The Department of Homeland Security wants military members to stay at the U.S.-Mexico border past the Sept. 30 date they were expected to return home, the Pentagon has confirmed.
About 4,000 National Guard troops are currently at the southern border as part of a mission that began in late 2018 and was meant to end by the start of October.
But DHS on May 12 requested that the Defense Department “extend DoD support to Customs and Border Protection into fiscal year 2022. The Department is currently considering that request,” Pentagon spokesman Lt. Col. Chris Mitchell said in a statement on Tuesday.
National Guard Bureau chief Army Gen. Daniel Hokanson earlier on Tuesday revealed the DHS request when he told lawmakers that active duty troops may replace the Guardsmen as all options were on the table for such a deployment.

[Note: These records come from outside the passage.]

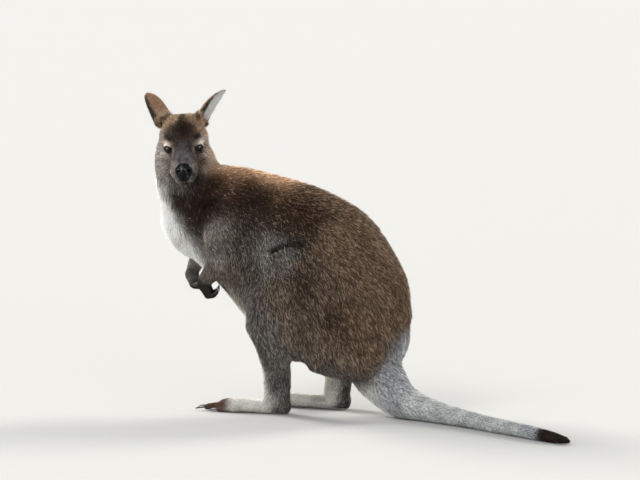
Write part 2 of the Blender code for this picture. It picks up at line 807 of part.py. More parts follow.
def build_body():
    masses = trunk_masses() + neck_masses() + tail_masses() + head_masses()
    for side in ("left", "right"):
        masses += thigh_masses(side) + shank_masses(side) + arm_masses(side)
    body = fuse(masses, 0.0042, 16, BODY_FACES)
    trim(body, neck_cut(), False)
    cut_floor(body)
    for side in ("left", "right"):
        trim(body, foot_box(side), False)
        trim(body, wrist_cut(side, 0.034, 0.024), False)
    for side in ("left", "right"):
        peel_arm(body, side)
        peel_leg(body, side)
    for name, (point, way, length, half, colour) in SLICES.items():
        peel(body, box_cell(Vector(point), Vector(way), length, half), name, colour)
    finish_node(body, "rump", "back")


def peel_arm(body, side):
    shoulder, elbow, wrist, _, _ = ARM[side]
    along = elbow - wrist
    turn = along.to_track_quat("Z", "Y").to_matrix().to_4x4()
    wide, deep, past = FOREARM_CELL
    reach = Vector((wide, deep, 0.5 * along.length + past))
    middle = 0.5 * (elbow + wrist) - along.normalized() * 0.004
    peel(body, ball_cell(middle, reach, turn), f"forearm_{side}", "flank")
    along = shoulder - elbow
    turn = along.to_track_quat("Z", "Y").to_matrix().to_4x4()
    wide, deep, past = UPPER_ARM_CELL
    reach = Vector((wide, deep, 0.5 * along.length + past))
    middle = 0.5 * (shoulder + elbow) + Vector((0, body_side(side) * UPPER_ARM_OUT, 0))
    peel(body, ball_cell(middle, reach, turn), f"upper_arm_{side}", "flank")


def shank_cell(side):
    """A leaning box from the floor to just below the knee."""
    x, out, top, _, _ = SHANK[1]
    centre = leg_point(side, x, out, 0.5 * top)
    long, wide = SHANK_CELL
    def make(grow):
        form = bmesh.new()
        bmesh.ops.create_cube(form, size=1.0)
        size = Matrix.Diagonal((long + 2 * grow, wide + 2 * grow, top + 2 * grow, 1.0))
        place = Matrix.Translation(centre) @ Matrix.Rotation(SHANK_LEAN, 4, "Y") @ size
        bmesh.ops.transform(form, matrix=place, verts=form.verts)
        return make_object("cell", form)
    return make


def peel_leg(body, side):
    peel(body, shank_cell(side), f"shank_{side}", "flank")
    shift = LEG_BACK[side] * 0.4
    x, out, z = THIGH_CELL_CENTRE
    centre = Vector((x + shift, body_side(side) * out, z))
    radii = Vector(THIGH_CELL_RADII) - Vector((shift * 0.5, 0.0, 0.0))
    turn = Matrix.Rotation(THIGH_LEAN, 4, "Y")
    peel(body, ball_cell(centre, radii, turn), f"thigh_{side}", "back")


def recentre():
    """Put the middle of the whole model's box over the origin."""
    solids = [item for item in bpy.data.objects if item.type == "MESH"]
    corners = [vert.co for item in solids for vert in item.data.vertices]
    middle_x = 0.5 * (min(c.x for c in corners) + max(c.x for c in corners))
    middle_y = 0.5 * (min(c.y for c in corners) + max(c.y for c in corners))
    for item in solids:
        for vert in item.data.vertices:
            vert.co = vert.co - Vector((middle_x, middle_y, 0.0))


clear_scene()
build_head()
build_feet()
build_hands()
build_body()
recentre()
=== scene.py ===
"""Looks of the wallaby: one skin over the flesh, a coat of solid tufts on it, eyes and claws.

The solids of the frame reach to the coat's tips. The skin is made from them, drawn in by the
coat's depth, and every tuft grows from the skin back out to about their surface.
"""

import math
from contextlib import contextmanager

import bmesh
import bpy
import numpy as np
from mathutils import Matrix, Vector
from mathutils.bvhtree import BVHTree


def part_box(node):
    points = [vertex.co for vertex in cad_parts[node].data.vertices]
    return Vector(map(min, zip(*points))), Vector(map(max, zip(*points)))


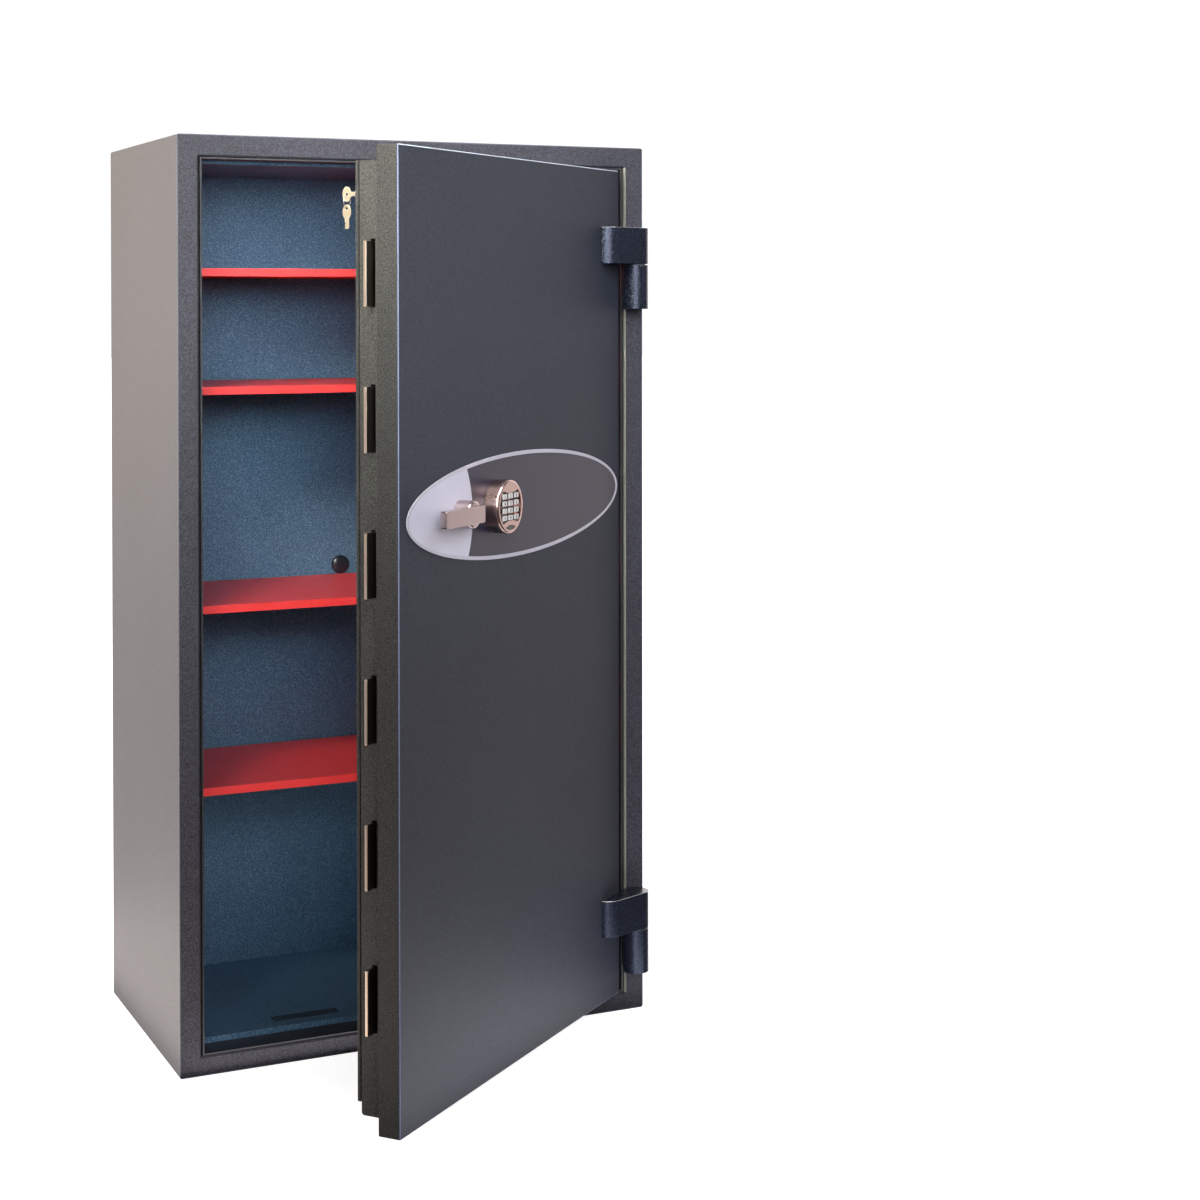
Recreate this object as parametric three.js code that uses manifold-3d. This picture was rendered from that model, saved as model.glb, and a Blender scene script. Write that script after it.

Pentagon press secretary John Kirby on Wednesday would not confirm whether defense officials are considering using active duty troops.
“We are aware of the request... it’s going through analysis now. I won’t speculate on what the answer to the request will be or how it will be sourced,” Kirby told reporters.
Kirby also would not say how many troops DHS requested.
Thousands of U.S. troops have been deployed to the southern border since the Trump administration sought to tout strengthened national security in the final week before the midterm elections.
At its height, more than 2,500 National Guardsmen and more than 5,800 active-duty troops were deployed to the border.
Past administrations have deployed National Guard forces there in the past. But when then-President Trump declared a national emergency in 2019 to acquire funding to build a border wall, active-duty troops were also sent, breaking norms.
President Biden has since ended the national emergency, and stopped any additional border construction.